In creating a relatively tranquil painting space amidst the chaos of young people’s lifestyles today, it is difficult to render such strength of focus and calm. But artist Zhang Jiebai’s paintings must be a kind of willful forgetting of the burdens of everyday life. One can tell his practice is, to a large extent, detached from the process of testimony, and it stops at directly conveying his emotional state. This by no means creates some kind of specificity of form, but it does grant the audience an even broader scope of understanding, ergo, an experience generated by their own assumptions. This makes one think of the literary complex of traditional Chinese paintings, their fixation on scholarly figures, the particular attention paid to the molding of one’s state of mind, and the lingering poetics.
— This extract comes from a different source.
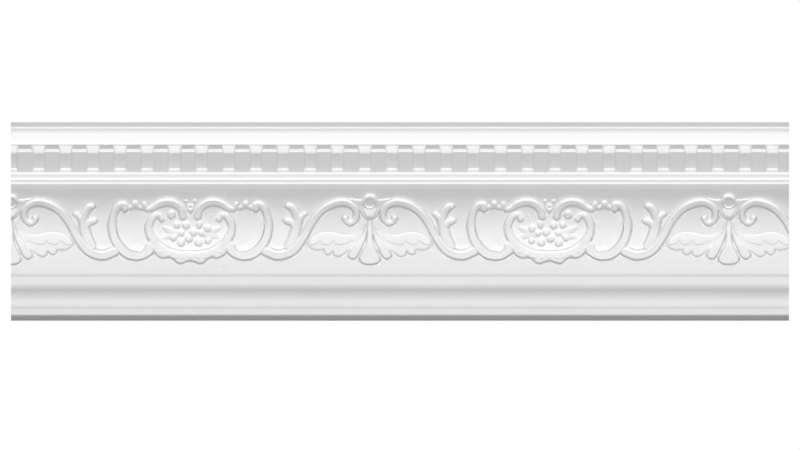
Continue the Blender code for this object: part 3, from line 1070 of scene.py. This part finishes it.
def zone_faces(shell, depth, sizes):
    """Makes the ornament zone's vertices and triangles, and gives the numbers on its fine grid."""
    used = np.zeros(depth.shape, bool)
    leaves = []
    for size in SQUARES:
        origin_rows, origin_columns = np.nonzero(sizes[::size, ::size] == size)
        for down, across in zip(origin_rows * size, origin_columns * size):
            leaves.append((int(down), int(across), size))
    starts = np.array(leaves)
    for corner_down, corner_across in ((0, 0), (0, 1), (1, 0), (1, 1)):
        used[starts[:, 0] + corner_down * starts[:, 2], starts[:, 1] + corner_across * starts[:, 2]] = True
    fans = []
    for down, across, size in leaves:
        if size == 1:
            continue
        middle = size // 2
        split = used[down, across + middle], used[down + size, across + middle]
        split += used[down + middle, across], used[down + middle, across + size]
        if any(split):
            fans.append((down, across, size, split))
            used[down + middle, across + middle] = True
    fan_keys = {(down, across) for down, across, _, _ in fans}
    numbers = np.full(depth.shape, -1)
    spots = np.argwhere(used)
    numbers[used] = shell.add(LOW[0] + FINE * spots[:, 1], depth[used], ZONE_TOP + FINE * spots[:, 0])
    for down, across, size in leaves:
        if (down, across) in fan_keys and size > 1:
            continue
        a, b = numbers[down, across], numbers[down + size, across]
        c, d = numbers[down + size, across + size], numbers[down, across + size]
        one = abs(depth[down, across] - depth[down + size, across + size])
        other = abs(depth[down + size, across] - depth[down, across + size])
        if one < other:
            shell.faces += [[a, b, c], [a, c, d]]
        else:
            shell.faces += [[a, b, d], [b, c, d]]
    for down, across, size, (top, foot, left, right) in fans:
        middle = size // 2
        ring = [(down, across)]
        if left:
            ring.append((down + middle, across))
        ring.append((down + size, across))
        if foot:
            ring.append((down + size, across + middle))
        ring.append((down + size, across + size))
        if right:
            ring.append((down + middle, across + size))
        ring.append((down, across + size))
        if top:
            ring.append((down, across + middle))
        centre = numbers[down + middle, across + middle]
        for start, end in zip(ring, ring[1:] + ring[:1]):
            shell.faces.append([centre, numbers[start], numbers[end]])
    return numbers


def thinned_mesh(mesh):
    """The mesh with its calm spots thinned out in the ornament zone, until TRIANGLE_LIMIT is met."""
    triangles = sum(len(face.vertices) - 2 for face in mesh.polygons)
    if triangles <= TRIANGLE_LIMIT:
        return mesh
    body = bpy.data.objects.new("full_surface", mesh)
    bpy.context.collection.objects.link(body)
    spots = np.empty(3 * len(mesh.vertices))
    mesh.vertices.foreach_get("co", spots)
    spots = spots.reshape(-1, 3) / MM
    down = HIGH[2] - spots[:, 2]
    free = (down > ZONE_TOP + KEPT_MARGIN) & (down < ZONE_FOOT - KEPT_MARGIN)
    free &= spots[:, 1] < -WALL_SKIN
    free &= (spots[:, 0] > LOW[0] + KEPT_MARGIN) & (spots[:, 0] < HIGH[0] - KEPT_MARGIN)
    group = body.vertex_groups.new(name="ornament")
    group.add(np.nonzero(free)[0].tolist(), 1.0, "REPLACE")
    thin = body.modifiers.new("thin", "DECIMATE")
    thin.vertex_group = group.name
    thin.ratio = TRIANGLE_LIMIT / triangles
    graph = bpy.context.evaluated_depsgraph_get()
    light = bpy.data.meshes.new_from_object(body.evaluated_get(graph))
    bpy.data.objects.remove(body, do_unlink=True)
    return light


def make_mesh(shell):
    """The mesh of the shell in metres, with smooth faces and sharp creases."""
    spots = np.vstack(shell.spots) * MM
    mesh = bpy.data.meshes.new("moulding_surface")
    mesh.from_pydata(spots.tolist(), [], [[int(n) for n in face] for face in shell.faces])
    mesh.update()
    body = bmesh.new()
    body.from_mesh(mesh)
    bmesh.ops.remove_doubles(body, verts=body.verts, dist=SAME_SPOT)
    bmesh.ops.dissolve_degenerate(body, edges=body.edges, dist=THINNEST)
    bmesh.ops.recalc_face_normals(body, faces=body.faces)
    body.to_mesh(mesh)
    body.free()
    mesh = thinned_mesh(mesh)
    body = bmesh.new()
    body.from_mesh(mesh)
    zone_head = (HIGH[2] - ZONE_TOP) * MM
    zone_foot = (HIGH[2] - ZONE_FOOT) * MM
    for face in body.faces:
        # the two cut ends stay flat, so that the relief beside them doesn't shade them
        face.smooth = abs(face.normal.x) < FLAT_END
    for edge in body.edges:
        middle = (edge.verts[0].co.z + edge.verts[1].co.z) / 2
        within = zone_foot <= middle <= zone_head
        crease = math.radians(RELIEF_CREASE if within else PLAIN_CREASE)
        edge.smooth = edge.calc_face_angle(0.0) < crease and all(face.smooth for face in edge.link_faces)
    body.to_mesh(mesh)
    body.free()
    return mesh


def matte_white():
    """Matte white primer, with a faint cloud in its shade and a fine grain."""
    material = bpy.data.materials.new("matte_white")
    material.use_nodes = True
    nodes, links = material.node_tree.nodes, material.node_tree.links
    shader = nodes["Principled BSDF"]
    shader.inputs["Roughness"].default_value = 0.62
    shader.inputs["Specular IOR Level"].default_value = 0.25
    place = nodes.new("ShaderNodeTexCoord")
    cloud = nodes.new("ShaderNodeTexNoise")
    cloud.inputs["Scale"].default_value = 14.0
    cloud.inputs["Detail"].default_value = 4.0
    tint = nodes.new("ShaderNodeMapRange")
    tint.inputs["To Min"].default_value = 0.808
    tint.inputs["To Max"].default_value = 0.832
    colour = nodes.new("ShaderNodeCombineColor")
    grain = nodes.new("ShaderNodeTexNoise")
    grain.inputs["Scale"].default_value = 900.0
    grain.inputs["Detail"].default_value = 3.0
    bump = nodes.new("ShaderNodeBump")
    bump.inputs["Strength"].default_value = 0.05
    bump.inputs["Distance"].default_value = 0.0004
    links.new(place.outputs["Object"], cloud.inputs["Vector"])
    links.new(place.outputs["Object"], grain.inputs["Vector"])
    links.new(cloud.outputs["Fac"], tint.inputs["Value"])
    for channel in ("Red", "Green", "Blue"):
        links.new(tint.outputs["Result"], colour.inputs[channel])
    links.new(colour.outputs["Color"], shader.inputs["Base Color"])
    links.new(grain.outputs["Fac"], bump.inputs["Height"])
    links.new(bump.outputs["Normal"], shader.inputs["Normal"])
    return material


def soft_world():
    """Light from all round that grows upward, over a white backdrop."""
    world = bpy.data.worlds.new("studio")
    bpy.context.scene.world = world
    world.use_nodes = True
    nodes, links = world.node_tree.nodes, world.node_tree.links
    nodes.clear()
    soft = nodes.new("ShaderNodeBackground")
    soft.inputs["Color"].default_value = (1.0, 1.0, 1.0, 1.0)
    place = nodes.new("ShaderNodeTexCoord")
    parts = nodes.new("ShaderNodeSeparateXYZ")
    level = nodes.new("ShaderNodeMath")
    level.operation = "MULTIPLY_ADD"
    level.inputs[1].default_value = AMBIENT_RISE * LIGHT_LEVEL
    level.inputs[2].default_value = AMBIENT * LIGHT_LEVEL
    links.new(place.outputs["Generated"], parts.inputs[0])
    links.new(parts.outputs["Z"], level.inputs[0])
    links.new(level.outputs[0], soft.inputs["Strength"])
    plain = nodes.new("ShaderNodeBackground")
    plain.inputs["Color"].default_value = (1.0, 1.0, 1.0, 1.0)
    path = nodes.new("ShaderNodeLightPath")
    mix = nodes.new("ShaderNodeMixShader")
    out = nodes.new("ShaderNodeOutputWorld")
    links.new(path.outputs["Is Camera Ray"], mix.inputs["Fac"])
    links.new(soft.outputs[0], mix.inputs[1])
    links.new(plain.outputs[0], mix.inputs[2])
    links.new(mix.outputs[0], out.inputs["Surface"])


def lamps():
    """Wide soft lamps from the front and above, faint ones from the sides and one from behind."""
    for name, (share, azimuth, elevation, shadow) in LAMPS.items():
        lamp_data = bpy.data.lights.new(name, "SUN")
        lamp_data.energy = share * LIGHT_LEVEL * math.pi
        lamp_data.angle = math.radians(LAMP_SPREAD)
        lamp_data.use_shadow = shadow
        lamp = bpy.data.objects.new(name, lamp_data)
        lamp.rotation_euler = (math.radians(90 - elevation), 0.0, math.radians(azimuth))
        bpy.context.collection.objects.link(lamp)


def pale_floor():
    """A plain pale floor well under the moulding, which throws no light back on it."""
    bpy.ops.mesh.primitive_plane_add(size=FLOOR_SIZE, location=(0, 0, LOW[2] * MM - FLOOR_DROP))
    plane = bpy.context.object
    plane.name = "floor"
    plane.visible_diffuse = False
    paint = bpy.data.materials.new("pale_floor")
    paint.use_nodes = True
    shader = paint.node_tree.nodes["Principled BSDF"]
    shader.inputs["Base Color"].default_value = (0.9, 0.9, 0.9, 1.0)
    shader.inputs["Roughness"].default_value = 0.9
    shader.inputs["Emission Color"].default_value = (1.0, 1.0, 1.0, 1.0)
    shader.inputs["Emission Strength"].default_value = 0.12
    plane.data.materials.append(paint)
    return plane


def level_camera():
    """A camera without perspective, straight ahead of the wall, one photograph's width across."""
    camera_data = bpy.data.cameras.new("camera")
    camera_data.type = "ORTHO"
    camera_data.ortho_scale = PHOTO_WIDTH * PHOTO_SCALE
    camera = bpy.data.objects.new("camera", camera_data)
    bpy.context.collection.objects.link(camera)
    middle = (HIGH[2] + LOW[2]) / 2
    camera.location = (PHOTO_SHIFT[0] * MM, -CAMERA_AWAY, (PHOTO_SHIFT[1] + middle) * MM)
    camera.rotation_euler = (math.pi / 2, 0.0, 0.0)
    bpy.context.scene.camera = camera
    bpy.context.scene.view_settings.view_transform = "Standard"


shell = build_shell()
moulding = bpy.data.objects.new("moulding_surface", make_mesh(shell))
bpy.context.collection.objects.link(moulding)
moulding.data.materials.append(matte_white())
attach(moulding, "root")
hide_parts(NODE)

soft_world()
lamps()
floor = pale_floor()
level_camera()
This may be analogous to the state of Zhang JBai’s painting space, except that viewer assumptions also ascribe the works with a modern form of awareness of conflict.

In art history, during the nascence of fine art, there existed the “art as play” theory, whose proponents included German aesthetician Friedrich Schiller and the British scholar Herbert Spencer. Their efforts shaped the essence of art, constituting the sense of form and rhythm of its different forms. Taking a relatively relaxed attitude toward painting, the artist employs the rationality of individual values and attitudes toward objects, scattering them in bits among the forms of his works. Therefore, it is difficult to demarcate the emotional attributes of these paintings, and also to make out the original scenes on which they are based. In this respect, Zhang JBai blurs the painting of the quotidian with the painting of perception into one or several types of experience. He talks of “games,” yet this amounts to the self-creation of a sense of form; he talks of ideas, yet through restrictive definitions or descriptions reveals the value of emotions. Through this, his grasp of the seemingly illusory “soul” and “flesh” is very clear. Keeping distance from reality, Zhang JBai’s painting forms and refines its very own threads, woven by self-experience and self-feedback. Yu Qian (Translated by Caly Moss)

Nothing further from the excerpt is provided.